(Life Bible-Presbyterian Church Weekly Vol. III No. 15, commentary Rev. Timothy Tow)

I was called to speak at Tabernacle BPC’s 7th Anniversary last Lord’s Day. There I was given a souvenir magazine in which was a testimony of Dorcas Ang Lai Kheng. This is another eye-opener to me, so I have it reprinted here for your edification:

“I grew up in a typical 70’s kampong with temples and gods aplenty. I remembered being quite ‘religious’ since a tender age, and would often be entrusted with the job of burning joss paper, because I would do it most reverently, unlike my other more playful siblings. I enjoyed the smell of burning incense. We were all one big extended family living under the same roof, and my great grandmother, the matriarch of the household, was extremely superstitious, so were my uncles, aunts, cousins and all my neighbours.

“When a cousin was murdered, they managed to call his ‘spirit’ back. The sick would go to the temple medium, not the doctor, and would always be cured, or so they reported. Thus, I was suitably impressed, and amidst all this idolatry, I never once doubted my belief. In Primary 6, a friend tried preaching to me. But I was frightened when she mentioned the blood of Jesus. I immediately rejected the message and the messenger.

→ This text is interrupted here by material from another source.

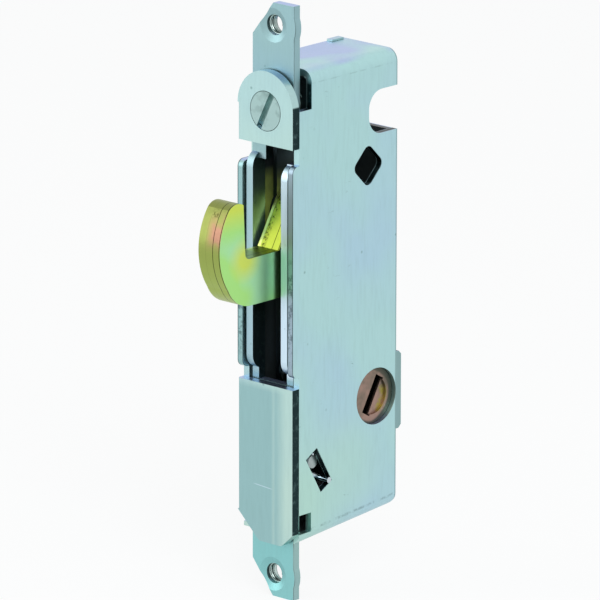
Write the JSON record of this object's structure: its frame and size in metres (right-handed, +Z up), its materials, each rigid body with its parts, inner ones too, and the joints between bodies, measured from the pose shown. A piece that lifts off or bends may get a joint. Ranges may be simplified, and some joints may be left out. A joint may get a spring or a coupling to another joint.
{
  "type": "sliding patio door lock",
  "caption": "Mortise lock for a sliding patio door: laminated hook swings out of a folded steel case, thrown by a keyway hub, its reach set by a slotted screw.",
  "frame": {"origin": "front of the face plate, midway between its two fixing holes", "axes": "+Z up along the face plate, -Y out of the door edge towards the keeper, +Y into the door, X across the case"},
  "size_m": [0.0126, 0.0402, 0.1012],
  "materials": {
    "face_steel": "satin zinc plate",
    "case_steel": "satin zinc plate, pale cyan",
    "inner_steel": "zinc plate",
    "pin_steel": "bright steel",
    "spring_steel": "spring wire",
    "screw_steel": "zinc plate",
    "hook_yellow": "yellow zinc dichromate on steel, iridescent",
    "hub_copper": "copper coloured plate on zinc casting"
  },
  "bodies": {
    "case": {"face_plate": "face_steel", "case_left": "case_steel", "case_right": "case_steel", "slide_guide_pins": "pin_steel", "hub_spring": "spring_steel", "spring_post": "pin_steel", "upper_post": "pin_steel", "rear_post": "pin_steel"},
    "hub": {"hub": "hub_copper", "hub_lever": "inner_steel", "hub_crank_pin": "pin_steel"},
    "slide_bar": {"slide_bar": "inner_steel"},
    "carriage": {"hook_carriage": "inner_steel", "adjusting_nut": "inner_steel", "hook_pivot_pin": "pin_steel"},
    "hook": {"hook_plate_left": "hook_yellow", "hook_plate_middle": "hook_yellow", "hook_plate_right": "hook_yellow", "hook_rivets": "pin_steel", "hook_drive_pin": "pin_steel"},
    "adjusting_screw": {"adjusting_screw": "screw_steel", "screw_clip": "spring_steel"}
  },
  "joints": [
    {"name": "hub_turn", "type": "hinge", "parent": "case", "child": "hub", "pos_m": [0, 0.0186, -0.01883], "axis": [1, 0, 0], "range_deg": [-90, 0]},
    {"name": "slide_travel", "type": "slide", "parent": "case", "child": "slide_bar", "axis": [0, 0, 1], "range_m": [0, 0.0099]},
    {"name": "adjusting_screw_turn", "type": "hinge", "parent": "case", "child": "adjusting_screw", "pos_m": [0, 0, 0.03273], "axis": [0, 1, 0], "range_deg": [-540, 540]},
    {"name": "carriage_slide", "type": "slide", "parent": "case", "child": "carriage", "axis": [0, 1, 0], "range_m": [-0.0012, 0.0012]},
    {"name": "hook_swing", "type": "hinge", "parent": "carriage", "child": "hook", "pos_m": [0, 0.007, 0.014], "axis": [1, 0, 0], "range_deg": [0, 90]}
  ],
  "couplings": [
    {"joint": "hub_turn", "follows": "slide_travel", "rad_per_m": -158.67},
    {"joint": "hook_swing", "follows": "slide_travel", "rad_per_m": 158.67},
    {"joint": "adjusting_screw_turn", "follows": "carriage_slide", "rad_per_m": -7853.9}
  ]
}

“But the Lord had His own timing. I was supposed to go to River Valley Secondary School, but eager to be with familiar faces, I chose Crescent Girls’ instead. There, I met Victoria. Her brother brought her to church, and she in turn invited some of her classmates. I was curious and asked to join them. I attended the meetings regularly. One day, almost a year later, the Lord touched my heart and I realised my own sinfulness and accepted Him as my Saviour. I was baptised a few months later and there was no turning back. I met parental objections, uncles’ and aunts’ ridicule, and pressure from others to conform. But I thank God for His strength, grace and mercy that preserved me through those initial difficult years. From wanting to attend Sunday service and Baptism, refusing to take food offered to idols, and refusing to partake in the religious ceremonies. I had many stormy sessions with my parents.

“I remembered after one particular such session when I almost wanted to give up my new-found precious faith. My father, who had always had gastric problems, was so angry, hurt and disappointed over my refusal to give up Christ that he vomited and was in severe pain. I could hardly bear with my Mum’s cold shoulder and my brothers’ and sisters’ accusation of my lack of filial piety. I was paralysed with fear and guilt. I was so afraid I might lose my Dad forever. Countless times I went to his room to see that he was well. Once I thought he was not breathing and I went numb. It was a night of turmoil. I debated with myself if it was wise to continue to upset him. Can’t I just wait, postpone my belief, till a few more years later?

“Thank the Lord. He knows the measure of testing we can endure. The next day, my Dad told me first thing in the morning that I could go to Church on Sunday and henceforth. More than a decade had passed since that night, but I had never asked him what caused him to change his mind. But surely it was the Lord’s doing, and marvellous in our eyes.

“I always had to eat bread or biscuits on the first and fifteenth of the month in the Lunar Calendar. Food, glorious food, was a real temptation. Then one Mid Autumn Festival, Dad came home with two pomelos, a big and a small one. The big one he put on the altar, and the small one he gave to me. That was the beginning of the ‘big and small’ affair in my home. One big plate of steamed prawns in the centre, and one small plate in the corner, my corner. From rice to vegetables to meat and even fruits, Dad and Mum painstakingly separated them into big portions for their offering, and small ones for my consumption. I thank God for His marvellous kindness and for such loving parents. I can only pray that they will come to trust in the Lord quickly, to accept Him as their own personal Saviour…”

Commentary: In the light of what I’ve written on the power of Baptism against heathens in my Counselling book, you will notice that as a result of Dorcas taking a stand through baptism, her father yielded and let her attend church. Realising that she belonged to Jesus, they reserved a small portion of the family’s food for her exclusively, not being offered first to the idols on the 1st and 15th of the Moon. If you are not baptised for the fear of parental objection, this testimony should strengthen you to stand up for Christ.